■ PROBLEM STATEMENT ■
Using the material that follows, identify and copy each line with the string "finishes".

■ COLLECTED MATERIAL ■

------------------------------------------------------------

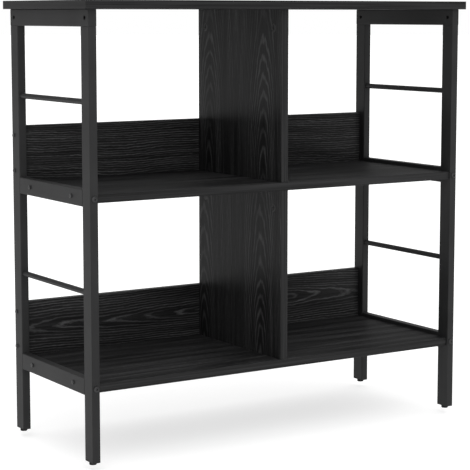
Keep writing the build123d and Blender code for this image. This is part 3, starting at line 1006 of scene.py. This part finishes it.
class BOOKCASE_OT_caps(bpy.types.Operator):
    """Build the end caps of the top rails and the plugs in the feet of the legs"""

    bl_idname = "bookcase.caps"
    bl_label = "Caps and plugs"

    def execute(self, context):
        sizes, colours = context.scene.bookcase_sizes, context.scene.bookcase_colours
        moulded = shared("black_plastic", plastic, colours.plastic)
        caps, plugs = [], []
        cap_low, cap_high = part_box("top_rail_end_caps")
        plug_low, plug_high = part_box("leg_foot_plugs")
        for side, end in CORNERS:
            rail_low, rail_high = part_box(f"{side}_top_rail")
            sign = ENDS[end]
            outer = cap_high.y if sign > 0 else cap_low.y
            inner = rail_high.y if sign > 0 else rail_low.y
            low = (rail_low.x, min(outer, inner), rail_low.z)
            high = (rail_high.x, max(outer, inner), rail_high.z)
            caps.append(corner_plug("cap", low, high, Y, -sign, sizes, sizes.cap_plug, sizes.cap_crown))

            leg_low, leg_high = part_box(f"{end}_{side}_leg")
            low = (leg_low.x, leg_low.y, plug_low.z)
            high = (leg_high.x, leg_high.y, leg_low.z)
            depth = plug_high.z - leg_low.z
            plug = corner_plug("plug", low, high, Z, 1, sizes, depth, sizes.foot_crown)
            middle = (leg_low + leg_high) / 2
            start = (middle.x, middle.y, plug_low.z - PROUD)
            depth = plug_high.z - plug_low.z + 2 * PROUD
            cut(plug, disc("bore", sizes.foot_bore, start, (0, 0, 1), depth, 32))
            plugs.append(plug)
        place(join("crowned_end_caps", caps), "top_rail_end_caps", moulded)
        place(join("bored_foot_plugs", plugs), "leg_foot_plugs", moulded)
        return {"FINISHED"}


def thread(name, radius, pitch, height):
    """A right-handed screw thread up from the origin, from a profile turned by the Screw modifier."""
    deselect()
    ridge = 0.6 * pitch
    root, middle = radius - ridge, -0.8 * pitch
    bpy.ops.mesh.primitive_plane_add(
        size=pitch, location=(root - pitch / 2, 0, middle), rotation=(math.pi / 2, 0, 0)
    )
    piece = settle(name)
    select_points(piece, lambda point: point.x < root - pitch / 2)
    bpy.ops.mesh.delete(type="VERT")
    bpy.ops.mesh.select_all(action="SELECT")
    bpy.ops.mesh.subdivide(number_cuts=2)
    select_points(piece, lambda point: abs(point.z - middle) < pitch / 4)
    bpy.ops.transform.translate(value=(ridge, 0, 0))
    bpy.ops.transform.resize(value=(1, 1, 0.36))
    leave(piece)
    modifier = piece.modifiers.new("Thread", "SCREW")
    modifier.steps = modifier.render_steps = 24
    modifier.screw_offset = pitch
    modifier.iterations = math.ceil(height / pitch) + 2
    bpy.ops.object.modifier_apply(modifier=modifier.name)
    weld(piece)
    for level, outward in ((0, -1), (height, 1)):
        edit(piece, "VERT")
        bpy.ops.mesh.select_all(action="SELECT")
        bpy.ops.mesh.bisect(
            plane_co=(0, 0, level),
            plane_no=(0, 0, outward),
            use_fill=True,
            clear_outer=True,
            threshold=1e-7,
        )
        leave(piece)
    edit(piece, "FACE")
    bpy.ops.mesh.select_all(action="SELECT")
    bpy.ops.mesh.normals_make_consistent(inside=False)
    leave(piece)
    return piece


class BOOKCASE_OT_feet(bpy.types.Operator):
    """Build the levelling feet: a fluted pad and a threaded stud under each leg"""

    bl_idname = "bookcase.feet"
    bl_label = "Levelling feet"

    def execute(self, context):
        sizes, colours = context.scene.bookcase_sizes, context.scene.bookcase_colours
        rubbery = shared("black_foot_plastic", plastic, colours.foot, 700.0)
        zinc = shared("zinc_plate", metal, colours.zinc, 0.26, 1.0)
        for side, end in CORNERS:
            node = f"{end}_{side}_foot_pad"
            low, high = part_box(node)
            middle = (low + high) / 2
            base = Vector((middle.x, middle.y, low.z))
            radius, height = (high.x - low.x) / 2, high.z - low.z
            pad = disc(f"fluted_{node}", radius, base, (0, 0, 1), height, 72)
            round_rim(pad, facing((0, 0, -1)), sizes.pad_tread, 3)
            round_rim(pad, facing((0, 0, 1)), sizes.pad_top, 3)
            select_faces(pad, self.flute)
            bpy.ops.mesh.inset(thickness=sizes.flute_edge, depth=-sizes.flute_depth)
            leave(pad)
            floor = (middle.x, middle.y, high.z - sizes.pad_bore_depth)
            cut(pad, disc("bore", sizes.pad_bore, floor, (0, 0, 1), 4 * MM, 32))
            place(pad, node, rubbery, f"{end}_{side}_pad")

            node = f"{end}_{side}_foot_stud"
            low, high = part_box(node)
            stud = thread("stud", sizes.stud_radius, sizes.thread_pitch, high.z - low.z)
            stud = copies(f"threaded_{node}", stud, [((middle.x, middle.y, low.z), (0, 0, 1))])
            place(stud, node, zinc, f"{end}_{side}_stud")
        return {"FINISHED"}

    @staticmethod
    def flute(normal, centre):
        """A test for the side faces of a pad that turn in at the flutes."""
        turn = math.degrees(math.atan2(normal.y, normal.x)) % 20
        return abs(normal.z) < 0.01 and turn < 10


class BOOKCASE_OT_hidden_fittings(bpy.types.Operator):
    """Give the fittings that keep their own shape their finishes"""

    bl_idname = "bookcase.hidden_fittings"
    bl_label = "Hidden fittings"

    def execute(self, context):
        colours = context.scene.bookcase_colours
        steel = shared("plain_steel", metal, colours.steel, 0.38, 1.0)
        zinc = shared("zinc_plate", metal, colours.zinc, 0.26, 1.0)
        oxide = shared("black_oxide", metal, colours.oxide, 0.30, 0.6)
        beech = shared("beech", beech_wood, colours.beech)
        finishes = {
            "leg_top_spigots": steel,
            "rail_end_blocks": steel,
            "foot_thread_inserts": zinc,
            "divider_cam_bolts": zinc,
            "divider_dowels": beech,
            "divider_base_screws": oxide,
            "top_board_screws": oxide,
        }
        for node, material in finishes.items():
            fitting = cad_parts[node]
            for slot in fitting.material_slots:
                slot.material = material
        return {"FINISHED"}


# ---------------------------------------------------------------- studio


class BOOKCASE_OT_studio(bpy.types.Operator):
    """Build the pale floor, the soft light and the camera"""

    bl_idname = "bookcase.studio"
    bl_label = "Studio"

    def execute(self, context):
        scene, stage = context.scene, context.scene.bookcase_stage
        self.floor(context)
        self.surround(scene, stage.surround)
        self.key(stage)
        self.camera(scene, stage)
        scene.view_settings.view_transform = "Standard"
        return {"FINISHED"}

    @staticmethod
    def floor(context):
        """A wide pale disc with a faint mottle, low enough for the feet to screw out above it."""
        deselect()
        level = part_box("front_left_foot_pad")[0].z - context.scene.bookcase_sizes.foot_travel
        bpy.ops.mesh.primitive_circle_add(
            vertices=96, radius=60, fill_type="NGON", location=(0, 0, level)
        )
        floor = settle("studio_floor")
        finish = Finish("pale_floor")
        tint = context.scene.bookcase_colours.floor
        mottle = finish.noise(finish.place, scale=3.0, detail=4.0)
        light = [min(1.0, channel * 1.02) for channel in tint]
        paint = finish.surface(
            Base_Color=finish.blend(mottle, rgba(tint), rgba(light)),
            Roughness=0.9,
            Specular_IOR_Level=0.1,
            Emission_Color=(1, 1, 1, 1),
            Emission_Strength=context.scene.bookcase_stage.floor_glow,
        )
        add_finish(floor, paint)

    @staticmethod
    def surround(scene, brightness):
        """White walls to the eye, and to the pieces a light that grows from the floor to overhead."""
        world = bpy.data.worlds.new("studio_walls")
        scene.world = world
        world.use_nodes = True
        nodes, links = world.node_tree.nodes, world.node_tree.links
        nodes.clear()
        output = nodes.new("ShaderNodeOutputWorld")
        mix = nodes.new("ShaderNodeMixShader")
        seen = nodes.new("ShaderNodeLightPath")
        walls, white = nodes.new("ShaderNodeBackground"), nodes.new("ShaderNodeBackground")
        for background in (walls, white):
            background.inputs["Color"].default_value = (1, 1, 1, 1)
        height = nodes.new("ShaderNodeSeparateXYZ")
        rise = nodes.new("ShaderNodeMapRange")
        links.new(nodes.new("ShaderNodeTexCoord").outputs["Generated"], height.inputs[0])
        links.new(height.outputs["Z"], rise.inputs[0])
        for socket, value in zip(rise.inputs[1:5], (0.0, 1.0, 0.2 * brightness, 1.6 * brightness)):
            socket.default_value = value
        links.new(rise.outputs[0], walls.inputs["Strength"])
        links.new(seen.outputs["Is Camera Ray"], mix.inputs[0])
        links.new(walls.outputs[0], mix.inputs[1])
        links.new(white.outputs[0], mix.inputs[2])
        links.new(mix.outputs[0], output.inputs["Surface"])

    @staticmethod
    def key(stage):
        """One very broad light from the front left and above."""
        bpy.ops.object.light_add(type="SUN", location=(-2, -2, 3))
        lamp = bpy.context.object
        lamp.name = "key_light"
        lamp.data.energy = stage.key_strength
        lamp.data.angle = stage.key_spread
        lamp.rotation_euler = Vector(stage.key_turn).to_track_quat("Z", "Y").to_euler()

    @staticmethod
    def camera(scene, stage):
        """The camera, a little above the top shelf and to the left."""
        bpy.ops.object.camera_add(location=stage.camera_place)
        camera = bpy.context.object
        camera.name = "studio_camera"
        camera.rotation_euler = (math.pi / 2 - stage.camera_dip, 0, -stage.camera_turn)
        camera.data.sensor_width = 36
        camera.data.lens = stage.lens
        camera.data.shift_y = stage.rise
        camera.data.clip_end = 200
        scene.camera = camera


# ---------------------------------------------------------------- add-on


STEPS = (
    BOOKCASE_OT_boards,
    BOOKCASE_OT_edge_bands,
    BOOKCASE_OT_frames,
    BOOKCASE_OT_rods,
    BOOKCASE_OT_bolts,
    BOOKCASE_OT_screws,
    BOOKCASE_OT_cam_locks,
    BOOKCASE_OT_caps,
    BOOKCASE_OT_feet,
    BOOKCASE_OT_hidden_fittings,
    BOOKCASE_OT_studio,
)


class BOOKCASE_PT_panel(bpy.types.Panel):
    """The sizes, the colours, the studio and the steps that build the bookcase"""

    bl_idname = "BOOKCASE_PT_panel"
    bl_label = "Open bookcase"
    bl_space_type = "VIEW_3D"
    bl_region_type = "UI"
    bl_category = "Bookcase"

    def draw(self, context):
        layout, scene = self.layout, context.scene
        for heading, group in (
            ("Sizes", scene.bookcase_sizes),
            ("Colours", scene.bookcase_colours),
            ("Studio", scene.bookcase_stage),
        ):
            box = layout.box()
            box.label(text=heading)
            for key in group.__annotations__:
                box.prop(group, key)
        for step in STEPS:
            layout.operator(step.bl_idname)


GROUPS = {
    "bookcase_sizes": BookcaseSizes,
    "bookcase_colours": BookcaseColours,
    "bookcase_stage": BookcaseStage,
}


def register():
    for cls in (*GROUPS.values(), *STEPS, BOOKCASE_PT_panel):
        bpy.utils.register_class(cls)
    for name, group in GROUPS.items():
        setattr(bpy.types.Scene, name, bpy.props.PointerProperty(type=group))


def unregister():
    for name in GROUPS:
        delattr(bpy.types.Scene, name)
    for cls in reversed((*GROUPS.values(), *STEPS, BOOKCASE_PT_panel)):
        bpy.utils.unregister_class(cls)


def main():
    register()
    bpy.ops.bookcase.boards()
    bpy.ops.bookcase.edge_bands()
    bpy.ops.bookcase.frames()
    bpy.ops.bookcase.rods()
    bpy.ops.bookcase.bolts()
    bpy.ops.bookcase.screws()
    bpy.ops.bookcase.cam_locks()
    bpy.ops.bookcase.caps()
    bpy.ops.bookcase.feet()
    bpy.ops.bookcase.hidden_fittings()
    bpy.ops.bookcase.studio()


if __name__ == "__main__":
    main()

------------------------------------------------------------

■ RESULT OF THIS TASK ■
Keep writing the build123d and Blender code for this image. This is part 3, starting at line 1006 of scene.py. This part finishes it.
    """Give the fittings that keep their own shape their finishes"""
        finishes = {
        for node, material in finishes.items():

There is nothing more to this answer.